SARVIEWS provides free hazard data quickly

Frederick Freudenberger
December 15, 2017
  • SARVIEWS automatically provides usable hazard information using existing notification systems and Sentinel-1 satellite data, as seen in this interferogram from the magnitude 7.2 earthquake Dec. 12 on the Iraq-Iran border. Image courtesy Alaska Satellite Facility

University of Alaska Fairbanks scientists are presenting their work at the American Geophysical Union Fall Meeting in New Orleans this week. Here are some highlights of their research, as shared at the world’s largest Earth and space science meeting.

Hurricanes Harvey and Irma made landfall this autumn within two weeks of each other. In their wake, emergency response professionals labored to quickly understand the immediate threats and damage tolls. Adding to the difficulties, flooding and treacherous terrain makes land-based surveillance hazardous, while satellite coverage is severely limited by cloud cover.

However, synthetic aperture radar mounted on satellites was able to provide accurate and detailed maps on flood extent and landscape change.

“For the first time SAR is really making a difference,” said Franz Meyer of the University of Alaska Fairbanks Geophysical Institute. “We have been providing some of the more crucial datasets for the response to the hurricanes over the summer season. In many cases, we were the first ones to be able to map where the water is, where the damage is. It has an enormous benefit for many emergency response disciplines, and it is really the first time we can do that.”

This year, Meyer and his colleagues from the UAF Geophysical Institute and the Alaska Satellite Facility released SARVIEWS, a tool to help scientists, the public and emergency management professionals monitor natural hazards as they occur. Meyer gave a talk about the project at the 2017 American Geophysical Union Fall Meeting on Dec. 13.
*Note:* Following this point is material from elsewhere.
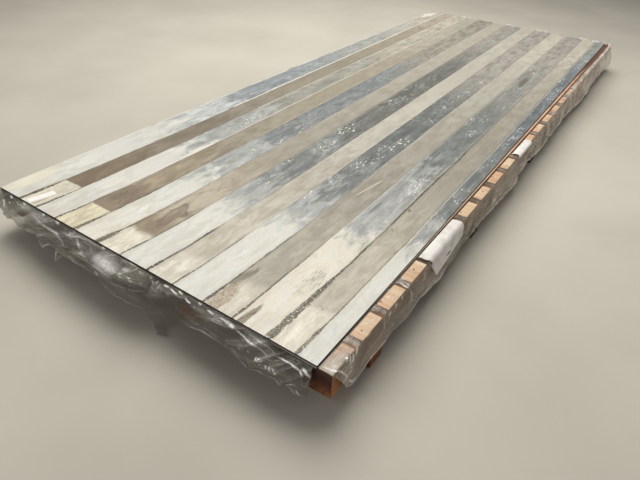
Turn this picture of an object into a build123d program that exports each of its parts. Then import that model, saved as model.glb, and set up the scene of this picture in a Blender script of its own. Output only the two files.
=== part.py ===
from build123d import *
import math
import os

# A flat load of two aluminium composite panels on their long pallet, with the cut clear
# wrap still hanging round it. Millimetres. X runs across the load, Y along it, Z up, and
# the near short end is at -Y. The origin is on the floor under the middle of the outline.

# Sheets
panel_width = 1500
panel_length = 4050
panel_thickness = 4
lower_turn = 0.41
lower_shift = 15.5

# Deck and timbers
side_ledge = 50
slat_count = 24
slat_width = 118
slat_thickness = 20
slat_first_pitch = 156
stringer_count = 4
stringer_width = 95
stringer_height = 75
bearer_count = 5
bearer_width = 75
bearer_height = 95
bearer_inset = 270
sawn_edge = 1.5

# Clear wrap, a skirt on each side with an uneven hem, heights above the floor
film_thickness = 2
film_clearance = 2
front_film_gap = 70
side_film_set_back = 10
side_film_rake = 100
front_hem = (69, 78, 104, 66, 36, 88, 38, 70)
right_hem = (48, 36, 58, 56, 67, 60, 50, 46, 42, 40)
left_hem = (58, 50, 60, 52, 58)
back_hem = (52, 60, 50, 56)

# White soft pads over the slat ends on the right
pad_thickness = 5
pad_bend = 12
pad_clearance = 4
long_pad_start = 610
long_pad_length = 290
long_pad_drop = 100
short_pad_start = 1610
short_pad_length = 200
short_pad_drop = 22

# Levels, from the floor up
stringer_bottom = bearer_height
slat_bottom = stringer_bottom + stringer_height
deck_top = slat_bottom + slat_thickness
upper_sheet_bottom = deck_top + panel_thickness

# Plan of the load. The wrap reaches past the deck on the left, and the wrap and a pad
# past it on the right, so the deck sits a little left of the middle.
deck_width = panel_width + side_ledge
reach_left = film_thickness
reach_right = film_thickness + pad_thickness
deck_right = (deck_width + reach_left - reach_right) / 2
deck_left = deck_right - deck_width
deck_middle = (deck_left + deck_right) / 2
deck_near = -panel_length / 2
deck_far = panel_length / 2
panel_right = deck_left + panel_width
panel_middle = (deck_left + panel_right) / 2


def lower_edge_x(y):
    """Where the turned lower sheet's right edge lies at a place along the load."""
    turn = math.radians(lower_turn)
    return panel_middle + lower_shift + panel_width / 2 / math.cos(turn) + y * math.tan(turn)


def hem_points(start, end, heights):
    """The hem's heights, evenly spaced from one end of a skirt to the other."""
    step = (end - start) / (len(heights) - 1)
    return [(start + i * step, height) for i, height in enumerate(heights)]


def skirt_face(plane, top_start, top_end, top, hem_start, heights):
    """A skirt seen square on: a straight top edge, two cut ends and a wavy hem."""
    with BuildSketch(plane) as outline:
        with BuildLine():
            hem = Spline(*hem_points(hem_start, top_end, heights))
            Polyline(hem @ 1, (top_end, top), (top_start, top), hem @ 0)
        make_face()
    return outline.sketch


os.makedirs("parts", exist_ok=True)

# Upper panel, square on the deck's left side and flush with both of its ends
with BuildPart() as panel_top:
    with BuildSketch(Plane.XY.offset(upper_sheet_bottom)):
        with Locations((panel_middle, 0)):
            Rectangle(panel_width, panel_length)
    extrude(amount=panel_thickness)
panel_top.part.label = "panel_top"
export_step(panel_top.part, "parts/panel_top.step")

# Lower panel, the same sheet turned a little, so that it shows as a wedge on the right
with BuildPart() as panel_lower:
    with BuildSketch(Plane.XY.offset(deck_top)):
        with Locations(Location((panel_middle + lower_shift, 0, 0), (0, 0, -lower_turn))):
            Rectangle(panel_width, panel_length)
    extrude(amount=panel_thickness)
panel_lower.part.label = "panel_lower"
export_step(panel_lower.part, "parts/panel_lower.step")

# Deck slats, flat boards across the pallet, nailed a little wider apart with each board
slat_steps = slat_count - 1
slat_growth = (panel_length - slat_width - slat_steps * slat_first_pitch) / (slat_steps * (slat_steps - 1) / 2)
for number in range(slat_count):
    slat_start = number * slat_first_pitch + number * (number - 1) / 2 * slat_growth
    slat_y = deck_near + slat_start + slat_width / 2
    with BuildPart() as deck_slat:
        with BuildSketch(Plane.XY.offset(slat_bottom)):
            with Locations((deck_middle, slat_y)):
                Rectangle(deck_width, slat_width)
        extrude(amount=slat_thickness)
        chamfer(deck_slat.edges().filter_by(Axis.X), sawn_edge)
    slat_name = f"deck_slat_{number + 1:02d}"
    deck_slat.part.label = slat_name
    export_step(deck_slat.part, f"parts/{slat_name}.step")

# Stringers, timbers along the pallet under the slats, the outer two flush with its sides
stringer_pitch = (deck_width - stringer_width) / (stringer_count - 1)
for number in range(stringer_count):
    stringer_x = deck_left + stringer_width / 2 + number * stringer_pitch
    with BuildPart() as stringer:
        with BuildSketch(Plane.XY.offset(stringer_bottom)):
            with Locations((stringer_x, 0)):
                Rectangle(stringer_width, panel_length)
        extrude(amount=stringer_height)
        chamfer(stringer.edges().filter_by(Axis.Y), sawn_edge)
    stringer_name = f"stringer_{number + 1}"
    stringer.part.label = stringer_name
    export_step(stringer.part, f"parts/{stringer_name}.step")

# Bearers, timbers across the bottom that stand on the floor, with fork room between them
bearer_pitch = (panel_length - 2 * bearer_inset) / (bearer_count - 1)
for number in range(bearer_count):
    bearer_y = deck_near + bearer_inset + number * bearer_pitch
    with BuildPart() as bearer:
        with BuildSketch():
            with Locations((deck_middle, bearer_y)):
                Rectangle(deck_width, bearer_width)
        extrude(amount=bearer_height)
        chamfer(bearer.edges().filter_by(Axis.X), sawn_edge)
    bearer_name = f"bearer_{number + 1}"
    bearer.part.label = bearer_name
    export_step(bearer.part, f"parts/{bearer_name}.step")

# Front wrap, cut off short of the right corner, where the pallet's timber shows bare
front_face = skirt_face(
    Plane.XZ.offset(-deck_near), deck_left, deck_right - front_film_gap, deck_top, deck_left, front_hem
)
with BuildPart() as film_front:
    extrude(front_face, amount=film_thickness)
film_front.part.label = "film_front"
export_step(film_front.part, "parts/film_front.step")

# Back wrap, hung from the far end of the deck
back_face = skirt_face(Plane.XZ.offset(-deck_far), deck_left, deck_right, deck_top, deck_left, back_hem)
with BuildPart() as film_back:
    extrude(back_face, amount=-film_thickness)
film_back.part.label = "film_back"
export_step(film_back.part, "parts/film_back.step")

# Left wrap, hung from the long side that the panels are flush with
left_face = skirt_face(Plane.YZ.offset(deck_left), deck_near, deck_far, deck_top, deck_near, left_hem)
with BuildPart() as film_left:
    extrude(left_face, amount=-film_thickness)
film_left.part.label = "film_left"
export_step(film_left.part, "parts/film_left.step")

# Right wrap, lying on the bare ledge beside the sheets and turned down over its edge
film_near = deck_near + side_film_set_back
film_top = deck_top + film_thickness
film_outside = deck_right + film_thickness
right_face = skirt_face(
    Plane.YZ.offset(deck_right), film_near, deck_far, film_top, film_near + side_film_rake, right_hem
)
with BuildPart() as film_right:
    extrude(right_face, amount=film_thickness)
    with BuildSketch(Plane.XY.offset(deck_top)):
        with BuildLine():
            Polyline(
                (lower_edge_x(film_near) + film_clearance, film_near),
                (film_outside, film_near),
                (film_outside, deck_far),
                (lower_edge_x(deck_far) + film_clearance, deck_far),
                close=True,
            )
        make_face()
    extrude(amount=film_thickness)
film_right.part.label = "film_right"
export_step(film_right.part, "parts/film_right.step")

# White pads, each a soft strip laid on the wrapped ledge and bent down over its edge
pads = {
    "edge_pad_long": (long_pad_start, long_pad_length, long_pad_drop),
    "edge_pad_short": (short_pad_start, short_pad_length, short_pad_drop),
}
pad_outside = film_outside + pad_thickness
pad_top = film_top + pad_thickness
for pad_name, (pad_start, pad_length, pad_drop) in pads.items():
    pad_near = deck_near + pad_start
    pad_inside = lower_edge_x(pad_near + pad_length) + pad_clearance
    with BuildPart() as edge_pad:
        with BuildSketch(Plane.XZ.offset(-pad_near)) as pad_profile:
            with BuildLine():
                Polyline(
                    (pad_inside, film_top),
                    (film_outside, film_top),
                    (film_outside, film_top - pad_drop),
                    (pad_outside, film_top - pad_drop),
                    (pad_outside, pad_top),
                    (pad_inside, pad_top),
                    close=True,
                )
            make_face()
            outer_corner = pad_profile.vertices().group_by(Axis.X)[-1].sort_by(Axis.Y)[-1]
            fillet(outer_corner, pad_bend)
        extrude(amount=-pad_length)
    edge_pad.part.label = pad_name
    export_step(edge_pad.part, f"parts/{pad_name}.step")
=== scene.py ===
import functools
import math

import bmesh
import bpy
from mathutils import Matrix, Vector, noise


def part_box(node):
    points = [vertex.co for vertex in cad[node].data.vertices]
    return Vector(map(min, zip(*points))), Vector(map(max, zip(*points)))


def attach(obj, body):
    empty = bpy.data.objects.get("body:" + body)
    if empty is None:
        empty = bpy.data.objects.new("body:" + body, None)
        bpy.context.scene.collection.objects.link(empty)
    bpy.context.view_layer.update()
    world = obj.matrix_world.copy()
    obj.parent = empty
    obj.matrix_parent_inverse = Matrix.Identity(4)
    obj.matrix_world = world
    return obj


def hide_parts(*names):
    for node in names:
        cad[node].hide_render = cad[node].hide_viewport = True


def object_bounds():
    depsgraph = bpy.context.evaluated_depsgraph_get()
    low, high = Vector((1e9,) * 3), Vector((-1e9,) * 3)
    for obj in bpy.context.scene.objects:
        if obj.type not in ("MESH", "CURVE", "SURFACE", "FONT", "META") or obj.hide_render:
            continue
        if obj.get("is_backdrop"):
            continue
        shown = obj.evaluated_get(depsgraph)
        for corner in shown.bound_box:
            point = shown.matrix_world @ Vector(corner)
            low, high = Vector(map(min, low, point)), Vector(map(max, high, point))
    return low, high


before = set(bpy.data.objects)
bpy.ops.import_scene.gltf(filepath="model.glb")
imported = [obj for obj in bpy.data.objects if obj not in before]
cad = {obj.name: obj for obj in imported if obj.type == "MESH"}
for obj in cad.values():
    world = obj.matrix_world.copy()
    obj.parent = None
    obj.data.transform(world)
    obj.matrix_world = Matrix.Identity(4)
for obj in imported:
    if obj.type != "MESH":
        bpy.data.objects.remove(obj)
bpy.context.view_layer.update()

# Camera, 1.3 m above the floor off the near right corner, looking down the length of the load.
# Its place and angles come from the four corners of the upper panel.
camera_place = Vector((1.2080, -2.8116, 1.2892))
yaw, pitch, roll = (math.radians(a) for a in (-32.335, 36.174, 3.135))
focal_pixels = 521.9
picture_width = 640
sensor_width = 36.0

ahead = Vector((math.cos(pitch) * math.sin(yaw), math.cos(pitch) * math.cos(yaw), -math.sin(pitch)))
level_right = ahead.cross(Vector((0, 0, 1))).normalized()
level_up = level_right.cross(ahead)
right = level_right * math.cos(roll) + level_up * math.sin(roll)
up = level_up * math.cos(roll) - level_right * math.sin(roll)

camera_data = bpy.data.cameras.new("camera")
camera_data.sensor_width = sensor_width
camera_data.lens = focal_pixels / picture_width * sensor_width
camera_data.clip_start, camera_data.clip_end = 0.05, 100
camera = bpy.data.objects.new("camera", camera_data)
bpy.context.collection.objects.link(camera)
for row in range(3):
    camera.matrix_world[row][0] = right[row]
    camera.matrix_world[row][1] = up[row]
    camera.matrix_world[row][2] = -ahead[row]
    camera.matrix_world[row][3] = camera_place[row]
bpy.context.scene.camera = camera
bpy.context.scene.view_settings.view_transform = "Standard"


# Studio light, a wide soft lamp above the far left, two narrow strip lamps off the near and
# the right side that put glints on the film, and a plain pale world that fills the shade.
def linear(hex_colour):
    """A material's sRGB hex colour as linear light, with full alpha."""
    parts = [int(hex_colour[i:i + 2], 16) / 255 for i in (1, 3, 5)]
    return [c / 12.92 if c <= 0.04045 else ((c + 0.055) / 1.055) ** 2.4 for c in parts] + [1.0]


def add_node(tree, kind, *feeds, sockets=None, stops=None, steps=None, **settings):
    """Adds one shader node. kind is its type and, after a space, its operation. feeds are its
    first inputs and sockets are inputs by name, each a link or a value. stops are the places and
    values on a ramp, and steps are the values of a ramp that goes up in even steps."""
    kind, _, operation = kind.partition(" ")
    made = tree.nodes.new("ShaderNode" + kind)
    if operation:
        made.operation = operation
    for name, value in settings.items():
        setattr(made, name, value)
    if steps:
        made.color_ramp.interpolation = "CONSTANT"
        stops = [(i / len(steps), value) for i, value in enumerate(steps)]
    if stops:
        ramp = made.color_ramp
        while len(ramp.elements) < len(stops):
            ramp.elements.new(1.0)
        for element, (place, colour) in zip(ramp.elements, stops):
            element.position = place
            element.color = linear(colour) if isinstance(colour, str) else [colour] * 3 + [1.0]
    for socket, feed in list(enumerate(feeds)) + list((sockets or {}).items()):
        if feed is None:
            continue
        if isinstance(feed, bpy.types.Node):
            feed = feed.outputs[0]
        if isinstance(feed, bpy.types.NodeSocket):
            tree.links.new(feed, made.inputs[socket])
        else:
            made.inputs[socket].default_value = linear(feed) if isinstance(feed, str) else feed
    return made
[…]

SAR technology sends out pulses of radio waves to map the surface. These waves hit the surface of the Earth and reflect back to the radar device. As the instrument on the satellite moves across the Earth, the change in the time it takes for the pulses to return can be used to map the surface of the Earth. The big advantage is that these waves cut through cloud cover and do not require sunlight, unlike satellite imagery.

The hurricane information is only a small part of the project. SARVIEWS’ main function is currently to automatically monitor earthquake and volcano hazards, providing valuable data on hazards as they occur.

SARVIEW takes advantage of already existing networks of hazard alerts such as the U.S. Geological Survey Earthquake Notification Service and Volcano Notification System. Once these programs detect an event, they send emails and notifications with the location and details of the event to subscribed users. SARVIEWS is one of these users, and it is automatically triggered when it receives alerts for significant events. Once triggered, project collects SAR data on the site of the event from European Union’s Sentinel-1 satellite. Processing is then implemented using Amazon Cloud to provide geocoded and terrain-corrected time series of SAR data products over the affected area from just before the event until a few months after.

Products include images that can be used for mapping and assessment of change as well as interferograms, which contain information about surface deformation associated with events such as an earthquake or a volcanic eruption.

From the time the alert goes out, it typically takes only a few hours until the data is ready to be used. Meyers gave a recent example at his talk: When a magnitude 7.2 earthquake occurred at the Iran-Iraq border on Dec. 12 at 6:18 p.m. UTC, SARVIEWS data was available by 3 a.m. Previously, this kind of regularly observed and global SAR data was not readily available.

SAR technology requires an enormous amount of processing power and data storage — each image requires five to 10 gigabytes. Meyer estimates only few scientists know how to create usable information from the data.

“Creating this kind of information is hard,” Meyer said. “There is a lot of signal processing, there is a lot of complicated electrical engineering knowledge that goes into this data. A geologist who knows everything about earthquakes knows that these datasets are useful but doesn’t necessarily have the processing capacity to create these datasets himself. So what we do is we create these datasets and provide them to the researchers, so that they can then make sense of what happened on the ground.”

With the automated system providing usable data, the maps and images can be used by anyone from a Federal Emergency Management Agency agent trying to map a disaster to a geologist aiming to understand earthquake dynamics. The project is public, free and readily available to all.